What’s My Line? – Carroll Baker; PANEL: Phyllis Newman, Tony Randall

Many thanks to Steve M. Russo for providing this episode in much higher quality than the version I had previously. Folks interested in high quality, well packaged, well-edited DVDs of WML (and other game shows) can contact him directly for more information at RetroTVFestival@comcast.net.

220px-Carroll_Baker_64_Carpetbaggers_JPGBaker in 1964

Carroll Baker (born May 28, 1931) is an American film, stage, and television actress. Throughout the 1950’s and 1960’s, Baker’s range of roles from naive ingenues to brash and flamboyant women established her as both a serious dramatic actress and a blonde bombshell. While performing on Broadway in 1954, she was recruited by director Elia Kazan to play the lead in Tennessee Williams’s Baby Doll (1956). Her role in the film as a sexually-repressed Southern bride lent Baker overnight notoriety and earned her BAFTA and Academy Award nominations for Best Actress, as well as a Golden Globe award for Most Promising Newcomer that year.

Other notable early roles included Giant (1956) and But Not for Me (1959), as well as westerns such as The Big Country (1958), How the West Was Won (1962), and Cheyenne Autumn (1964). In the mid-1960’s, Baker became an established sex symbol for her roles in The Carpetbaggers (1964), Sylvia (1965), and Harlow (1965). She relocated to Italy in 1966 amidst a legal battle over her contract with Paramount Pictures, and spent the following ten years starring in hard-edged horror and giallo thrillers, including Umberto Lenzi’s Paranoia (1969) and Knife of Ice (1972), before re-emerging for American audiences as a character actress in Andy Warhol’s cult film Bad (1977).

Baker worked prominently in television throughout the 1980’s and 1990’s, appearing on the series Murder, She Wrote; L.A. Law, and Roswell, and had supporting roles in the films Ironweed (1987), Kindergarten Cop (1990) and The Game (1997). She formally retired from acting in 2002. In addition to acting, Baker is also the author of three books.

Early Life

Carroll Baker was born and raised in Johnstown, Pennsylvania, in a Roman Catholic family, the daughter of Virginia (née Duffy) and William Watson Baker, who was a traveling salesman. She is of Polish descent, which has given rise to a rumor that her birth name was Karolina Piekarski. However, this currently cannot be substantiated by known records. Baker’s parents separated when she was eight years old, and she moved with her mother and younger sister, Virginia, to Turtle Creek, Pennsylvania. According to Baker, her mother struggled as a single parent, and the family was poor for much of her upbringing.

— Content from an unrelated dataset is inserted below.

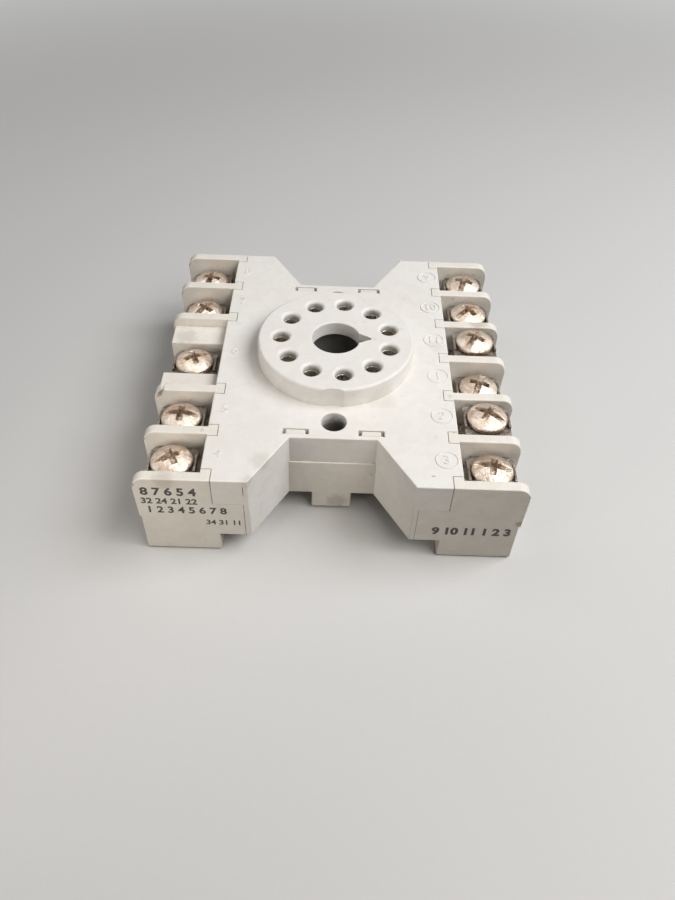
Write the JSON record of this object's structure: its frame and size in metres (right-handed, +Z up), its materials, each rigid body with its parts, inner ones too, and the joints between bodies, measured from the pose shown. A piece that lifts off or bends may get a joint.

Baker attended Greensburg Central Catholic High School in Greensburg, Pennsylvania, where she was a debate team member and active in the marching band and school musicals. At eighteen, she moved with her family to St. Petersburg, Florida, where she attended St. Petersburg College (then St. Pete Junior College). After her first year in college, Baker began working as a magician’s assistant in the vaudeville circuit and joined a dance company, working as a professional dancer. In 1949, Baker won the title of Miss Florida Fruits and Vegetables. In 1951, Baker moved to New York City, where she rented a dirt floor basement apartment in Queens. She worked as a nightclub dancer and also took stint jobs as a chorus girl in traveling vaudeville shows, which took her to Windsor, Detroit, and New Jersey.

In 1952, Baker enrolled at the Actors Studio and studied under Lee Strasberg. There, she was a classmate of Mike Nichols, Rod Steiger, Shelley Winters, and Marilyn Monroe; she also became close friends with James Dean, and remained friends with him until his death.

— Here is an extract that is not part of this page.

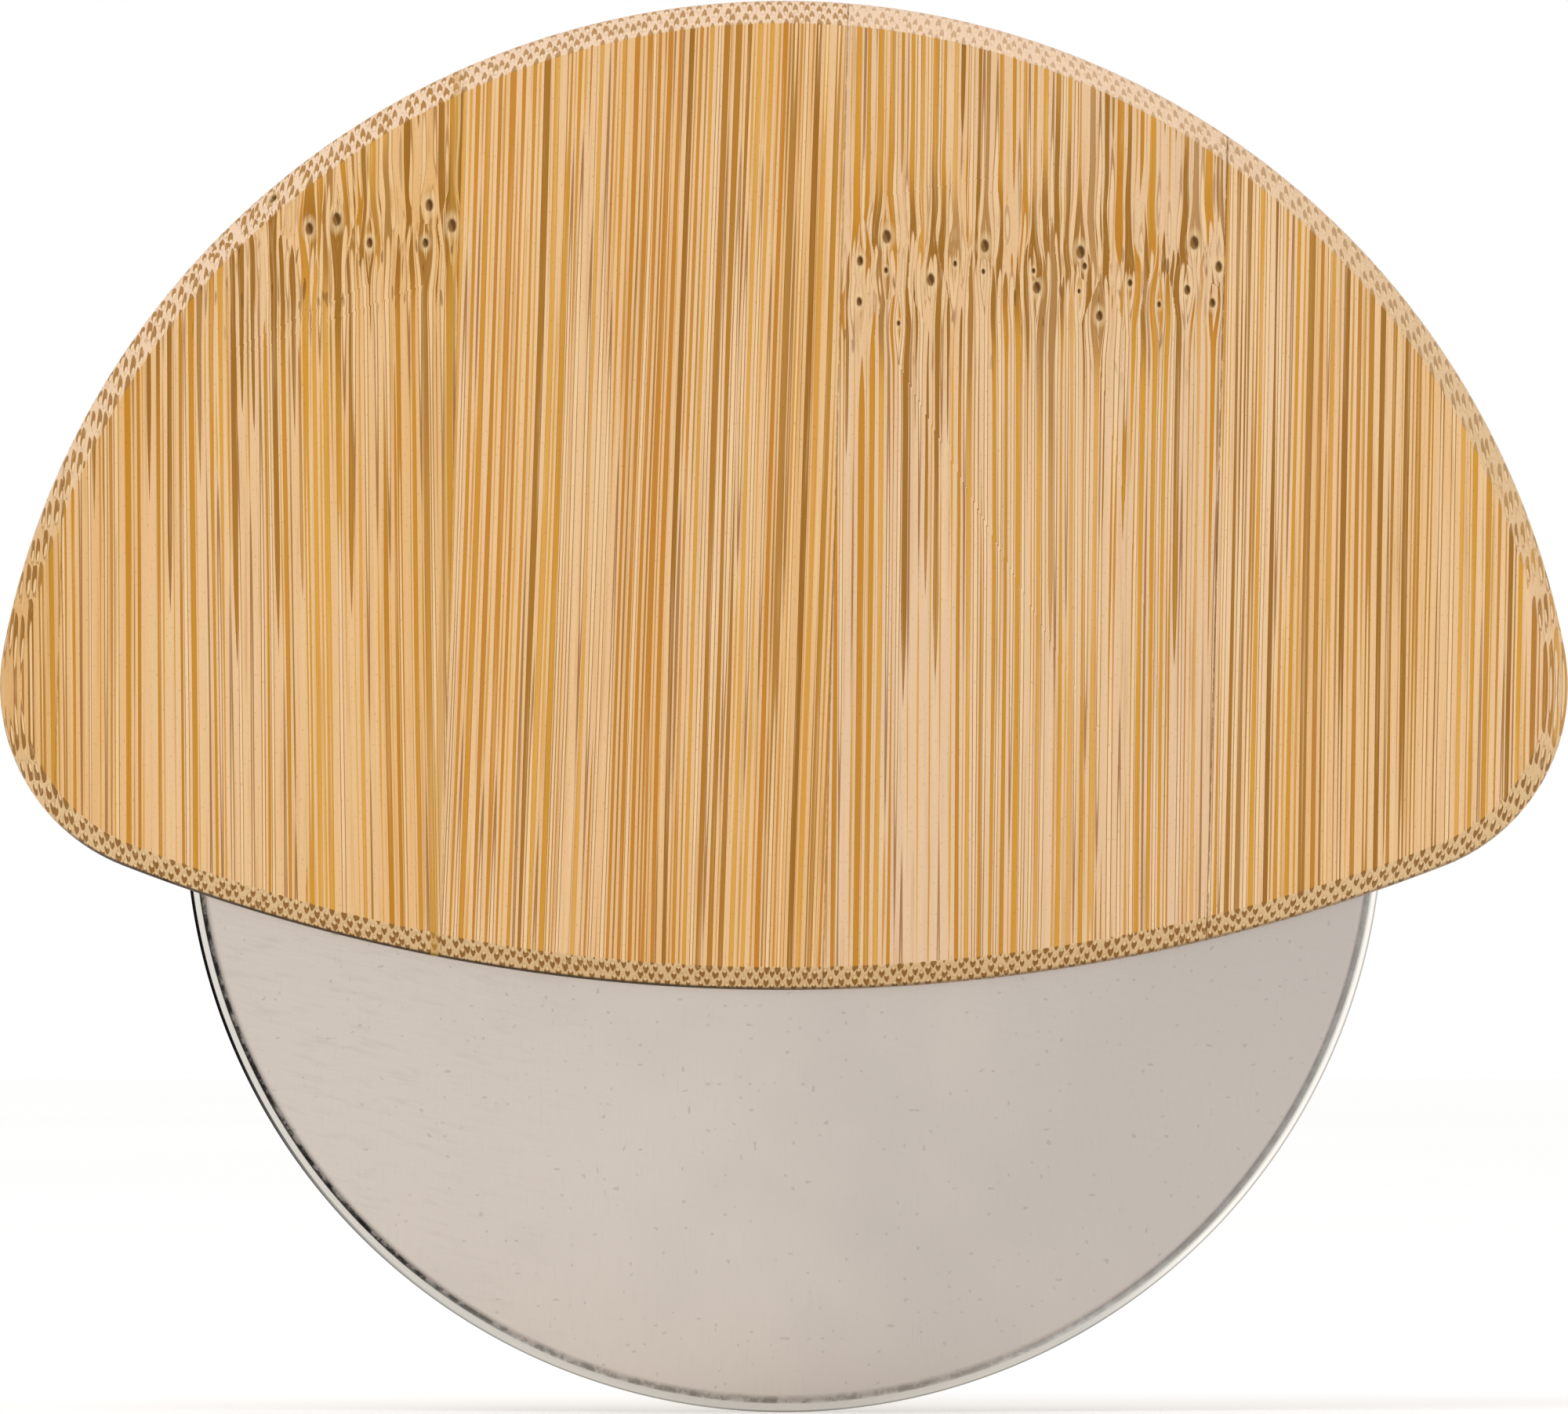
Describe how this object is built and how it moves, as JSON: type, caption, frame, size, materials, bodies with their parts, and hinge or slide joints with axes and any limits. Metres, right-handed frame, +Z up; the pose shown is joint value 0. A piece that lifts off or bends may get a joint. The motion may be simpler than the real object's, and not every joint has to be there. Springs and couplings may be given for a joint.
{
  "type": "pizza cutter wheel",
  "caption": "Palm-held pizza cutter: a round steel blade that turns inside a lens-shaped, edge-rounded bamboo handle.",
  "frame": {"origin": "bottom centre of the upright cutter: the blade's lowest point, midway through the handle's thickness", "axes": "+Z up from the cutting edge to the top of the handle, +X along the handle's width, +Y from the front cheek to the back cheek; the blade turns about Y"},
  "size_m": [0.1, 0.015, 0.0901],
  "materials": {
    "bamboo_cheek": "fine sanded, thin oil, satin",
    "bamboo_core": "fine sanded, thin oil, satin",
    "blade_steel": "satin, with a polished ground bevel",
    "pin_steel": "turned and polished",
    "nylon": "natural moulded nylon"
  },
  "bodies": {
    "handle": {"front_strip_1": "bamboo_cheek", "front_strip_2": "bamboo_cheek", "front_strip_3": "bamboo_cheek", "front_strip_4": "bamboo_cheek", "front_strip_5": "bamboo_cheek", "core_left_leg": "bamboo_core", "core_left_shoulder": "bamboo_core", "core_crown": "bamboo_core", "core_right_shoulder": "bamboo_core", "core_right_leg": "bamboo_core", "back_strip_1": "bamboo_cheek", "back_strip_2": "bamboo_cheek", "back_strip_3": "bamboo_cheek", "back_strip_4": "bamboo_cheek", "back_strip_5": "bamboo_cheek", "axle_pin": "pin_steel", "front_washer": "nylon", "back_washer": "nylon"},
    "wheel": {"blade": "blade_steel", "blade_bush": "nylon"}
  },
  "joints": [
    {"name": "blade_spin", "type": "hinge", "parent": "handle", "child": "wheel", "pos_m": [0, 0, 0.03825], "axis": [0, 1, 0], "continuous": true}
  ]
}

Career – Early career: 1952–1957

After appearing in television commercials for Winston cigarettes and Coca-Cola, Baker was featured in an episode of Monodrama Theater performing a monodramatic piece, which was broadcast in 1952 on the DuMont Network. The following year, she made her film debut with a small walk-on part in the musical Easy to Love (1953). This led to her landing roles in two Broadway productions: Roger MacDougall’s Escapade in the fall of 1953, and Robert Anderson’s All Summer Long, opposite Ed Begley, which ran from September to mid-November 1954. In 1955, she screen tested and auditioned for the lead role in Picnic, but lost the part to Kim Novak. She was also considered for the lead in Rebel Without a Cause (1955) after James Dean recommended her for the part to director Nicholas Ray, which she turned down.

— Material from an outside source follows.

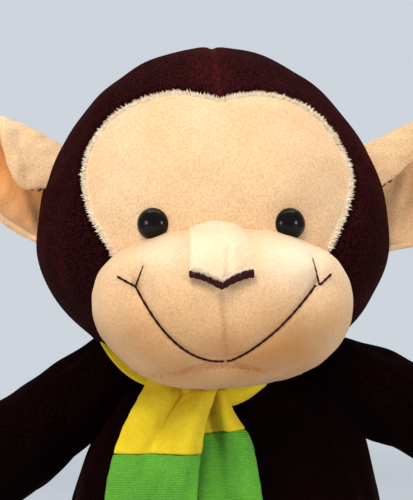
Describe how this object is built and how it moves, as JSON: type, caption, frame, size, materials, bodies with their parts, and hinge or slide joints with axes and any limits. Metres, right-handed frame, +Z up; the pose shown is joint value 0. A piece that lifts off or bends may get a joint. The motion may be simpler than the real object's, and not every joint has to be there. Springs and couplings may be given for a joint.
{
  "type": "stuffed monkey toy",
  "caption": "Seated plush monkey with a big round head, tan face, stand-out ears, wide-spread arms, a tail and a scarf, all bending at their sewn roots.",
  "frame": {"origin": "centre of the flat seat panel, on the table", "axes": "+Z up, the face looks along -Y, +X is the toy's own left"},
  "size_m": [0.3635, 0.2823, 0.3015],
  "materials": {
    "dark_plush": "short pile",
    "tan_plush": "short pile",
    "scarf_yellow": "ribbed knit",
    "scarf_green": "ribbed knit",
    "thread": "satin stitch",
    "stuffing": "loose fibre",
    "eye": "gloss",
    "washer": "matt"
  },
  "bodies": {
    "torso": {"torso_front_panel": "dark_plush", "torso_back_panel": "dark_plush", "seat_panel": "dark_plush", "torso_stuffing": "stuffing", "scarf_neck_loop": "scarf_yellow", "scarf_crossing": "scarf_yellow", "hip_left_stuffing": "stuffing", "hip_right_stuffing": "stuffing"},
    "scarf_front": {"scarf_front_yellow": "scarf_yellow", "scarf_front_green": "scarf_green"},
    "scarf_rear": {"scarf_rear_yellow": "scarf_yellow", "scarf_rear_green": "scarf_green"},
    "neck": {"neck_stuffing": "stuffing"},
    "head": {"head_panel_left": "dark_plush", "head_panel_right": "dark_plush", "face_panel": "tan_plush", "muzzle_panel_left": "tan_plush", "muzzle_panel_right": "tan_plush", "chin_panel": "tan_plush", "nose_flap": "tan_plush", "nose_stitching": "thread", "mouth_stitching": "thread", "eye_left": "eye", "eye_right": "eye", "eye_washer_left": "washer", "eye_washer_right": "washer", "head_stuffing": "stuffing"},
    "ear_left": {"ear_left_front_panel": "tan_plush", "ear_left_back_panel": "tan_plush"},
    "ear_right": {"ear_right_front_panel": "tan_plush", "ear_right_back_panel": "tan_plush"},
    "tail": {"tail_cover": "dark_plush", "tail_stuffing": "stuffing"},
    "shoulder_left": {"shoulder_left_stuffing": "stuffing"},
    "arm_left": {"arm_left_sleeve": "dark_plush", "arm_left_stuffing": "stuffing", "hand_left_cover": "tan_plush"},
    "leg_left": {"leg_left_cover": "dark_plush", "leg_left_stuffing": "stuffing", "foot_left_cover": "tan_plush", "sole_left": "tan_plush"},
    "shoulder_right": {"shoulder_right_stuffing": "stuffing"},
    "arm_right": {"arm_right_sleeve": "dark_plush", "arm_right_stuffing": "stuffing", "hand_right_cover": "tan_plush"},
    "leg_right": {"leg_right_cover": "dark_plush", "leg_right_stuffing": "stuffing", "foot_right_cover": "tan_plush", "sole_right": "tan_plush"}
  },
  "joints": [
    {"name": "head_turn", "type": "hinge", "parent": "torso", "child": "neck", "pos_m": [-0.003, 0, 0.161], "axis": [0, 0, 1], "range_deg": [-22, 22], "stiffness_Nm_per_rad": 0.6},
    {"name": "head_nod", "type": "hinge", "parent": "neck", "child": "head", "pos_m": [-0.003, 0, 0.161], "axis": [1, 0, 0], "range_deg": [-10, 2], "stiffness_Nm_per_rad": 3},
    {"name": "arm_left_swing", "type": "hinge", "parent": "torso", "child": "shoulder_left", "pos_m": [0.058, 0, 0.151], "axis": [0, 0, -1], "range_deg": [-16, 28], "stiffness_Nm_per_rad": 0.3},
    {"name": "arm_left_raise", "type": "hinge", "parent": "shoulder_left", "child": "arm_left", "pos_m": [0.058, 0, 0.151], "axis": [0, -1, 0], "range_deg": [-17, 30], "stiffness_Nm_per_rad": 0.3},
    {"name": "leg_left_lift", "type": "hinge", "parent": "torso", "child": "leg_left", "pos_m": [0.037, -0.05, 0.0255], "axis": [-0.9703, -0.2419, 0], "range_deg": [0, 26], "stiffness_Nm_per_rad": 0.3},
    {"name": "ear_left_flex", "type": "hinge", "parent": "head", "child": "ear_left", "pos_m": [0.0725, 0.004, 0.24], "axis": [-0.2419, 0, -0.9703], "range_deg": [-12, 15], "stiffness_Nm_per_rad": 0.05},
    {"name": "arm_right_swing", "type": "hinge", "parent": "torso", "child": "shoulder_right", "pos_m": [-0.058, 0, 0.151], "axis": [0, 0, 1], "range_deg": [-16, 28], "stiffness_Nm_per_rad": 0.3},
    {"name": "arm_right_raise", "type": "hinge", "parent": "shoulder_right", "child": "arm_right", "pos_m": [-0.058, 0, 0.151], "axis": [0, 1, 0], "range_deg": [-2, 45], "stiffness_Nm_per_rad": 0.3},
    {"name": "leg_right_lift", "type": "hinge", "parent": "torso", "child": "leg_right", "pos_m": [-0.037, -0.05, 0.0255], "axis": [-0.9703, 0.2419, 0], "range_deg": [0, 26], "stiffness_Nm_per_rad": 0.3},
    {"name": "ear_right_flex", "type": "hinge", "parent": "head", "child": "ear_right", "pos_m": [-0.0835, 0.004, 0.24], "axis": [-0.2419, 0, 0.9703], "range_deg": [-12, 15], "stiffness_Nm_per_rad": 0.05},
    {"name": "tail_swing", "type": "hinge", "parent": "torso", "child": "tail", "pos_m": [0, 0.054, 0.011], "axis": [0, 0, 1], "range_deg": [-20, 20], "stiffness_Nm_per_rad": 0.2},
    {"name": "scarf_front_lift", "type": "hinge", "parent": "torso", "child": "scarf_front", "pos_m": [-0.023, -0.0544, 0.1435], "axis": [-1, 0, 0], "range_deg": [0, 50], "stiffness_Nm_per_rad": 0.02},
    {"name": "scarf_rear_lift", "type": "hinge", "parent": "torso", "child": "scarf_rear", "pos_m": [-0.001, -0.0518, 0.1382], "axis": [-1, 0, 0], "range_deg": [0, 50], "stiffness_Nm_per_rad": 0.02}
  ],
  "couplings": [
    {"joint": "scarf_rear_lift", "follows": "scarf_front_lift", "ratio": 1}
  ]
}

Baker’s first major screen role was the supporting part of Luz Benedict II in Giant (1956), opposite Elizabeth Taylor, Rock Hudson, and James Dean, in his final role. According to Baker, she had been offered numerous leading parts in feature films before that point, but chose to debut in a supporting role in Giant because she was “insecure” and “wanted to start out a little less ‘profile.'” Giant was largely filmed in the small town of Marfa, Texas in 1955; Baker recalled her experience on set, saying that she and James Dean were both “enamored of” Rock Hudson and Elizabeth Taylor while filming: “I considered them the glamorous part of old Hollywood,” she recalled. “And this was a town that had one paved street, they had one hotel, and we all had to eat [together] in the dining room.”

220px-Carroll_Baker_Baby_Doll_trailer_2Baker in Baby Doll (1956)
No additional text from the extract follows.